Personal information
- Full name: Roger Frank Wosahlo
- Date of birth: 11 September 1947
- Place of birth: Cambridge, England
- Date of death: 10 January 2015 (aged 67)
- Place of death: Ipswich, England
- Position: Winger

Youth career
- Chelsea

Senior career*
- Years: Team / Apps / (Gls)
- 1966–1967: Chelsea / 1 / (0)
- 1967–1968: Ipswich Town / 1 / (0)
- 1968–1969: Peterborough United / 15 / (1)
- 1969–1970: Ipswich Town / 1 / (0)
- 1970–1973: Rangers

= Roger Wosahlo =

English footballer

Roger Frank Wosahlo (11 September 1947 – 10 January 2015) was an English professional footballer.

==Career==
Born in Cambridge, Wosahlo was an England schoolboys international. He joined the Chelsea youth system, and went on to become top scorer in their youth team. He made his first-team debut during the 1966–67 season as a substitute against Stoke City on 22 April 1967, but did not make any further appearances, and joined Ipswich Town in July 1967.

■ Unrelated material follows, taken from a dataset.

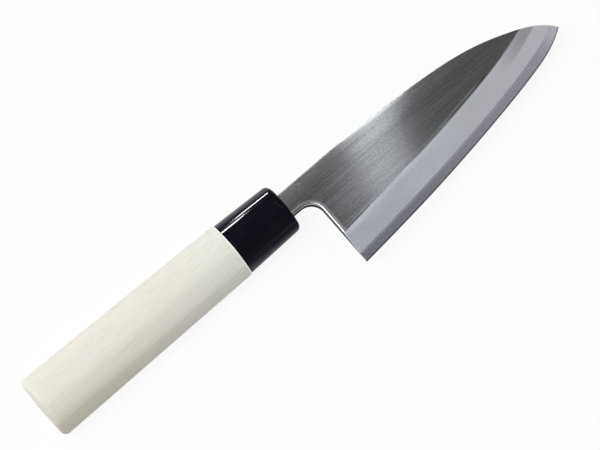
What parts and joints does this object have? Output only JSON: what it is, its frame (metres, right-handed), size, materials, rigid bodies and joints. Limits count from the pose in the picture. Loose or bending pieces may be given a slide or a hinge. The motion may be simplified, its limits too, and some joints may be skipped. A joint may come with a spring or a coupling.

He became a regular reserve team player, but made only one first team appearance during the 1967–68 season in a 4–1 win at Huddersfield Town on 16 September 1967, setting up two of Ipswich's four goals. He joined Peterborough United at the end of the season. After making 15 league appearances for Peterborough in 1968–69, he returned to Ipswich. However, he was unable to become a first team regular, making only a single appearance during the 1969–70 season in a 2–2 draw with Liverpool on 18 October 1969. He subsequently moved to South Africa to play for the Johannesburg-based Rangers, where he played for three seasons.

Wosahlo later returned to the Ipswich area, settling in Belstead. He became player-manager at Suffolk & Ipswich League club Waterside, and went on to become involved with Ipswich Wanderers for over two decades, including holding the position of Development Manager. He died on 10 January 2015 at the age of 67 due to cancer.